I don't usually have such requests, but situations involving death
chicks can be touchy and sometimes require visuals. Basically I need to
see if you have a deadly enough look for these death chicks. But
regardless, I think your complimentary approach is way too nice and
unattractive for these hard-assed babes. Luckily, I went to high school
with a multitude of death chicks. Although they carry themselves with
aggressive attitudes and behavior patterns, most suffer from some sort
of inferiority complex. Because they can be bitter at the world, you
need a more assertive approach. Keep in mind, society labels these
types as misunderstood because to their lack of communication and
willingness to discover the real problems, ie family life, eating
disorder, or hereditary bad hair and inbreeding. (After all, it is
death chicks in Kentucky.) Remember, they are not angry at you, they
just want you to feel bad because they do. So, stop complimenting their
hair. Don't compliment their looks, they wouldn't believe you anyway.
But don't carry them out of the bar or corner them in the bathroom, a
bar employee could mistake the situation for a fight and have you
arrested. I would recommend one of the following scenarios: 1) Really
Assertive - Handcuff yourself to her and tell her she must search for
the key (it's hidden somewhere on your body.) 2) Semi-Assertive - Bring
her a whip and tell her to beat you senseless because you don't know why
you are attracted to her. 3) Passive - Pop in a NIN cd, crawl on the
floor, Tell her you want to be her love slave, and lick her shoes.
Although more degrading, #3 is a definite shoe-in, because we women all
love shoes... even more than men. If you show this sensitive side,
you'll be irresistable.
Another satisfied reader
Dear Stacy:
Thank you so much for your advice. It has helped so much. In fact I
read your response to my boyfriend and he decided that he had a question
for you. My boyfriend (as well as myself), are both right handed. It is
of our opinion that most patrons at Sparks are probably right handed.
Statistically, the righties heavily outnumber the lefties. Now, we
understand that the bar needs to cater to all types of people, and we
have nothing against the lefties, but my boyfriend would like to know
why it is that your toilets seem to be designed exclusivly for left
handed people. Is there some sort of secret lefties club going on in
the background here? I mean what's the deal? Once this was pointed out
to me, I noticed it immediatly. I was sitting there taking care of my
buisness, and when the time came to flush, I realized when I turned that
it was my less talented left hand that was forced to reach over and push
the lever. I checked around and sure enough, all the toilets in the bar
are designed like this! My boyfriend confirmed that this was true in
the men's bathrooms as well. So are we just the unfelt minority
complaining about a lack of fairness, or is there some deeper,
subversive meaning behind all of this. Doubts have been raised as to
how legit Sparks is as a 'free thinking' club. I love your place and
would be willing to suffer for the sake of my personal enjoyment and the
desire not to create waves, but my boyfriend says that's exactly the
same mentality that has started wars and instigated mass genocide.
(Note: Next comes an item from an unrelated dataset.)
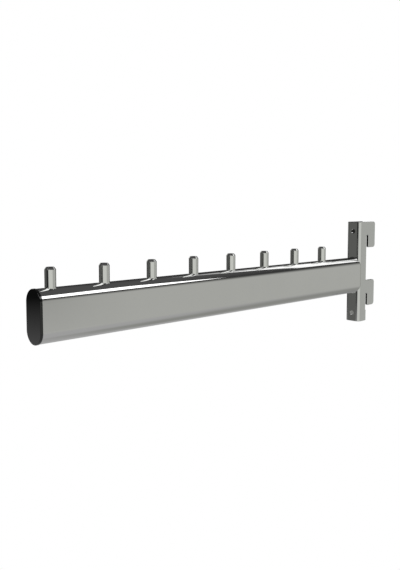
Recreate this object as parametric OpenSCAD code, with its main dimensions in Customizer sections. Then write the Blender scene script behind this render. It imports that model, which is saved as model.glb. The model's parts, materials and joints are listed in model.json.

If you could clear this matter up for us, we would both feel a lot
better about using the bathroom down at Sparks. And please hurry,
because I have to pee pretty bad.
And finally...
The question to the following letter was lost, but the editor liked the response so much that we are publishing it anyway.
Dear Sweet Baboo:
On behalf of Sparks, I'm sorry that you let youself be bothered by this freak. However, as a long time customer and now employee at Sparks, we must reflect on the founding principles of this fine establishment of beer and love.... 1) Sparks is an anything goes establishment. Unless you are involved in fights on a regular basis, you have a right to be here. We are the most open-minded bar in this city. 2) If this particular customer keeps harassing you, please inform the front desk. 3) Sparks is the closest thing you can get to NYC in Louisville, and believe me, there are a lot of freaks in NYC. 4) And if Burt is anything like every typical guy, just tell him that you want to be his Ernie. This should freak him out enough to leave you alone forever.